Também na avaliação do médico, um ponto positivo já conquistado foi o treinamento dos profissionais de saúde que atuam nos centros parceiros do hospital. No início do projeto foi necessário preparar esses colaboradores, que hoje estão capacitados para trabalhar com genômica. 

“Nós víamos as dificuldades que eles tinham para entender um laudo, entender as limitações. Esse não é o futuro, esse é o presente da medicina.  É preciso saber lidar com laudos genômicos assim como laudos de tomografias. Fizemos capacitação, treinamento e tudo foi aprendizado”, conta.  

DNA do Brasil  

Também integrado ao programa do Ministério da Saúde está o projeto DNA do Brasil, do Instituto de Biociências da Universidade de São Paulo (USP). Com seis mil genomas sequenciados e a meta de dobrar esse número até o final de 2024, o trabalho se dedica ao mapeamento da carga genética da população brasileira, a entender como ela está distribuída por regiões, como está relacionada com os grupos étnicos que formaram o país e como isso pode ser usado a favor da medicina de precisão. 

“A nossa população é historicamente muito mais miscigenada, então buscamos um olhar de como diferentes povos africanos contribuíram para a formação da população brasileira, assim como povos indígenas e europeus. Cada uma dessas ancestralidades potencialmente traz variantes novas, então olhamos para as variantes em geral e conseguimos ver quais variantes estão relacionadas a quais ancestralidades. Fazemos um screening geral, depois começamos a analisar especificamente o que essas variantes estão dizendo, se estão relacionadas com doenças ou com metabolismo de drogas”, explica a pesquisadora Tábita Hünemeier, coordenadora do DNA Brasil.  

A pesquisa tem uma abordagem diferente, mais abrangente, já que não está focada em doenças raras. Apesar disso, entre os futuros achados certamente estarão informações relevantes para as patologias genéticas, como boa parte das que são consideradas raras, até porque bancos de dados genéticos costumam armazenar informações sobre o registro de milhares de variantes do DNA humano, seja ele de um paciente saudável ou com alguma doença ou manifestação clínica. 

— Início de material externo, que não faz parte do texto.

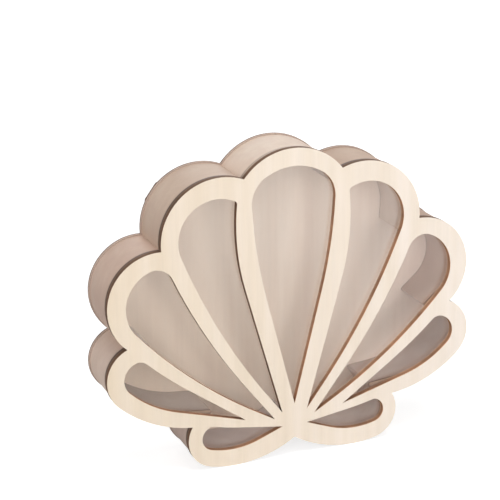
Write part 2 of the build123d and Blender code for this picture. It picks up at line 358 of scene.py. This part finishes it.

Até o momento, o DNA do Brasil já constatou cerca de 11 milhões de novas variantes, número que, segundo a professor, já é considerado grande, dada a comparação com outros bancos como o GnomAD (Genome Aggregation Database) — um dos principais do mundo, que reúne dados genéticos de indivíduos de diversas ancestralidades, porém com maior proporção de europeus. Os primeiros resultados do DNA do Brasil estão descritos em um artigo científico que está em fase de revisão e que deve ser publicado ainda em 2024.  

O banco de dados deve estar disponível para pesquisadores em breve. “Estamos com o navegador praticamente pronto para ser lançado, e esses dados vão estar acessíveis. Isso já aumenta o número de pessoas que podem usar os dados e vai incentivar a pesquisa, porque também é objetivo do projeto fomentar grupos científicos”, relata Tábita.